The technology used to repair or fix the hip has evolved significantly. Initial repair methods used basic plate and...
Evolution of Femoral Nailing
Femoral nailing is an attractive option for the treatment of hip fractures. This is a minimally invasive technique only requiring small incisions of the skin and does not require the large dissection needed for other techniques.
A metal rod (or nail) is placed within the femur, spanning across the fractured segment and is secured into place, most of with screws. One thicker screw is placed through the femoral neck and into the femoral head near the hip joint to prevent the fracture from rotating and compress across the fracture site, and one screw is placed near the end of the rod to prevent it from migrating inside the bone.

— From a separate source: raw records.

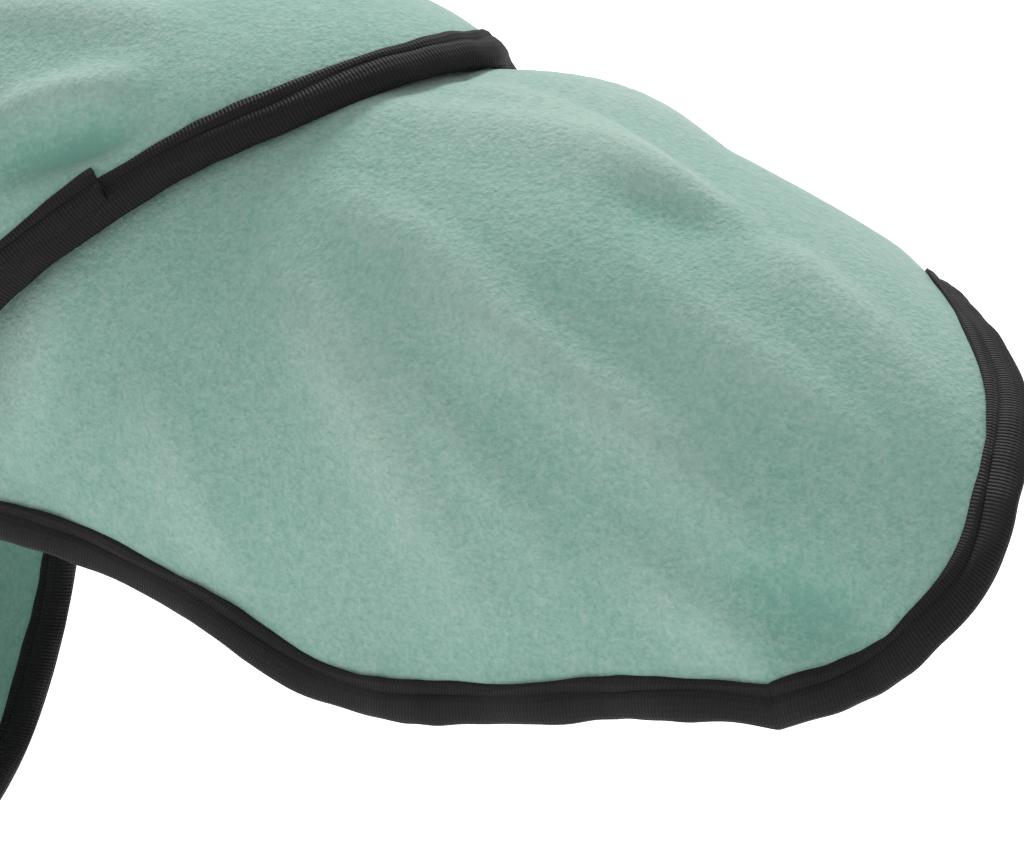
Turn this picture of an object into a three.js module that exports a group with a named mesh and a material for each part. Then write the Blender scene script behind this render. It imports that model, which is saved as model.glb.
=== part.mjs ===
// A fleece dog rug cut like a horse blanket, worn and filled out with no wearer inside.
// Millimetres, +X towards the head, +Y towards the animal's left, +Z up.
// The origin is on the top of the back, just behind the middle of the rug, where the back holds it up.
import * as THREE from 'three';

const group = new THREE.Group();

// Cloth and tape
const fleeceThickness = 2.6;
const seamGap = 0.35;
const tapeClearance = 0.9;
const tapeThickness = 0.9;
const tapeWidth = 11;

// The rug as it lies over a general round back
const backHalfWidth = 96;
const rumpNarrowing = 0.24;
const shoulderNarrowing = 18;
const backDepth = 115;
const shoulderRise = 14;
const bellyDepth = 185;
const hemFlare = 0.0016;
const tailDroopRadius = 565;
const tailX = -260;
const neckX = 350;
const seamX = 400;

// The cut
const neckShare = 0.475;
const chestReach = 72;
const chestNeckDip = 62;
const chestHemDip = 58;

// Distance from the back seam line to the hem, measured round the body, at each station
const hemLine = [
  { x: -270, around: 108 },
  { x: -180, around: 150 },
  { x: -110, around: 189 },
  { x: -55, around: 205 },
  { x: 0, around: 194 },
  { x: 60, around: 189 },
  { x: 150, around: 191 },
  { x: 280, around: 198 },
  { x: 410, around: 200 },
];

// Tail edge of the cut, which lies a little over to the left: its station at each share of the way
// from the back line to the hem, right side negative
const tailLine = [
  { share: -1, x: -112 },
  { share: -0.9, x: -138 },
  { share: -0.6, x: -158 },
  { share: -0.36, x: -176 },
  { share: -0.16, x: -214 },
  { share: 0, x: -236 },
  { share: 0.25, x: -252 },
  { share: 0.55, x: -260 },
  { share: 0.8, x: -250 },
  { share: 0.93, x: -234 },
  { share: 1, x: -212 },
];

// Soft folds that the pull of the wrap sets up in the flap behind it, on both sides.
// A negative height is a hollow.
const folds = [
  { fromX: 0, fromAround: 46, toX: -232, toAround: 30, bow: 22, width: 11, height: 2.4 },
  { fromX: -18, fromAround: 4, toX: -124, toAround: 8, bow: 8, width: 10, height: 2.6 },
  { fromX: -106, fromAround: 26, toX: -156, toAround: 8, bow: 0, width: 11, height: -2.2 },
  { fromX: -10, fromAround: 88, toX: -120, toAround: 156, bow: 0, width: 12, height: 2.0 },
  { fromX: -122, fromAround: 98, toX: -204, toAround: 98, bow: 4, width: 11, height: 2.2 },
  { fromX: -196, fromAround: 106, toX: -232, toAround: 96, bow: 0, width: 10, height: -2.2 },
  { fromX: 48, fromAround: 114, toX: 68, toAround: 160, bow: 0, width: 12, height: 1.8 },
  { fromX: -4, fromAround: -52, toX: -210, toAround: -70, bow: -14, width: 12, height: 2.2 },
  { fromX: 6, fromAround: -92, toX: -110, toAround: -160, bow: 0, width: 12, height: 2.0 },
  { fromX: -118, fromAround: -104, toX: -206, toAround: -100, bow: -4, width: 11, height: 2.2 },
];

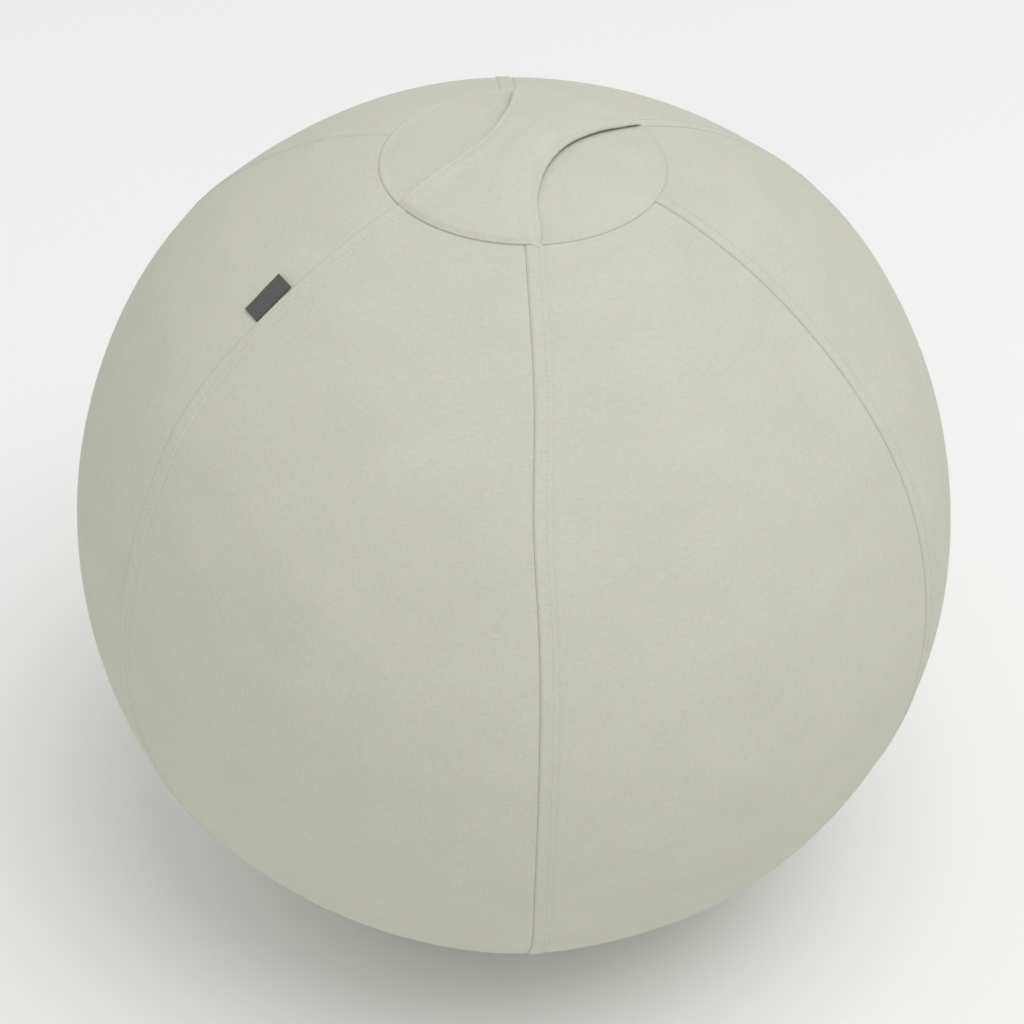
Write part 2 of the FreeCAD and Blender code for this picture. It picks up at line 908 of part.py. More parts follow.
parts.append(zip_tape("zip_tape_upper", 1))
parts.append(zip_tape("zip_tape_lower", -1))
parts.append(zip_teeth("zip_teeth_upper", 1, 0.0))
parts.append(zip_teeth("zip_teeth_lower", -1, pitch_sweep / 2))
parts.append(zip_stops())
parts.append(zip_slider())
parts.append(zip_pull())

# Every feature must be sound before anything is written
doc.recompute()
for feature in doc.Objects:
    bad = [state for state in feature.State if state in ("Invalid", "Error")]
    assert not bad, f"{feature.Label}: {bad}"
os.makedirs("parts", exist_ok=True)
for part in parts:
    shape = part.Shape
    assert not shape.isNull() and shape.isValid(), f"{part.Label} is not a sound shape"
    shape.exportStep(f"parts/{part.Label}.step")
    box_of = shape.BoundBox
    print(
        f"{part.Label}: {len(shape.Solids)} solids, {shape.Volume / 1000:.1f} cm3, "
        f"x {box_of.XMin:.1f} to {box_of.XMax:.1f}, y {box_of.YMin:.1f} to {box_of.YMax:.1f}, "
        f"z {box_of.ZMin:.1f} to {box_of.ZMax:.1f}"
    )
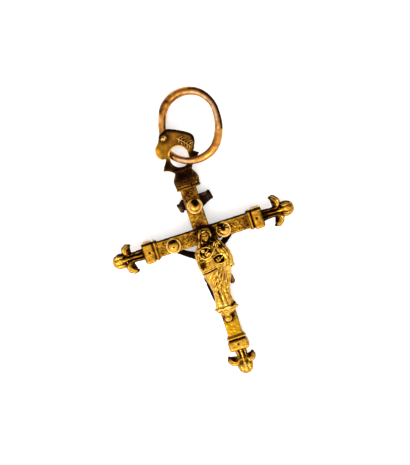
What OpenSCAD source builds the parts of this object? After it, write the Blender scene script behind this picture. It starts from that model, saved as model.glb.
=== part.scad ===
/* [Bars] */
// Width of the crossbar
crossbar_w = 3.2; // [2.8:0.1:3.6]
// Width of the upper arm
upper_w = 3.3; // [2.8:0.1:3.6]
// Width of the lower arm
lower_w = 3.05; // [2.8:0.05:3.4]
// Thickness of the bars
bar_t = 1.9; // [1.7:0.1:2.1]
// Height of the bars' back above the surface that the pendant lies on
bar_lift = 1.9; // [1.9:0.05:2.1]
// Distance from the crossing to a side cap
side_reach = 9.4; // [9:0.1:12]
// Distance from the crossing to the top cap
upper_reach = 9.8; // [9.7:0.05:9.9]
// Distance from the crossing to the bottom cap
lower_reach = 21.1; // [20:0.1:24]
// Chamfer along the bars' edges
bar_edge = 0.25; // [0.1:0.05:0.4]

/* [End caps] */
// Width of the collar block on a side cap
block_w = 4.5; // [4:0.1:5]
// Thickness of a collar block
block_t = 3.4; // [2.9:0.1:3.6]
// Length of a collar block
block_l = 2.1; // [1.6:0.1:2.6]
// Length of the moulded band before a block
band_l = 1.05; // [0.9:0.05:1.3]
// Length of a side cap's ribbed stem
side_stem = 3.4; // [3:0.1:4]
// Length of the bottom cap's ribbed stem
bottom_stem = 2.3; // [2.2:0.1:4]
// Length of a side finial's bulb
side_bulb = 3.1; // [2.6:0.1:3.6]
// Length of the bottom finial's bulb
bottom_bulb = 2.8; // [2.6:0.1:3.6]
// Width of a finial's bulb
bulb_w = 3.2; // [2.6:0.1:3.6]
// Radius of the pins through the caps
pin_r = 0.25; // [0.2:0.05:0.3]

/* [Hanging eye] */
// Width of the top cap
top_cap_w = 5.1; // [4.6:0.1:5.4]
// Width of the neck under the eye
neck_w = 3.7; // [3.3:0.1:3.9]
// Radius of the eye's round ends
eye_r = 1.9; // [1.85:0.05:2]
// Thickness of the eye plate
eye_t = 0.85; // [0.7:0.05:0.85]
// Forward lean of the eye plate in degrees
eye_lean = 22; // [21:0.5:25]

/* [Jump ring] */
// Thickness of the jump ring's wire
ring_wire = 1.5; // [1.3:0.1:1.5]
// Lean of the jump ring as it lies, in degrees
ring_lean = 27.5; // [27:0.25:28]

/* [Rivets] */
// Radius of the three domed rivets
boss_r = 1.6; // [1.3:0.05:1.65]
// Height of a domed rivet
boss_h = 1.1; // [0.8:0.05:1.3]
// Radius of the rivets' shanks
shank_r = 0.42; // [0.35:0.01:0.45]

/* [Figures] */
// Relief of the front figure above the bars
front_relief = 2.4; // [2.2:0.05:2.6]
// Depth of the robe's folds as a share of its relief
fold_depth = 0.14; // [0.05:0.01:0.2]
// Gap between neighbouring pieces
gap = 0.05; // [0.03:0.01:0.06]

/* [Hidden] */

// Heights of the bars' faces and of their middle, above the surface
back_z = bar_lift;
front_z = bar_lift + bar_t;
mid_z = bar_lift + bar_t / 2;
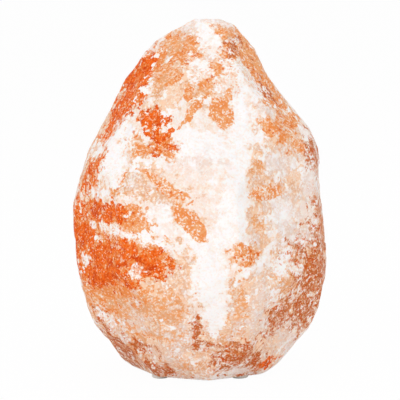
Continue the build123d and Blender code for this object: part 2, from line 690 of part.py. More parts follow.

Patients are immediately able to walk after surgery because the metal rod helps to share the load of weight through the femur. This way patients can mobilize early, prevent the development of blood clots or a pneumonia and return to their pre-injury level of function and activity.
The Gamma nail was first used in 1985 and the design has been improved upon over the years. A small incision is made lateral portion of the buttocks and the nail is inserted inside the femur. Attached to the device is a guide that ensures that the trajectory of the screws placed thought the middle of the nail is correct.
Two additional small incisions are made so that the screws securing the nails position can be placed. The nail itself is made from specially treated titanium that comes with multiple options to best fit the anatomy of the patient’s femur.
The larger screw placed through the nail and into the femoral head helps control compression and can help lessen shortening of the femoral neck seen after treatment with other devices (such as the dynamic hip screw). There is an additional screw at the top of the nail that can prevent any rotation at the fracture site which is a common problem when using other systems.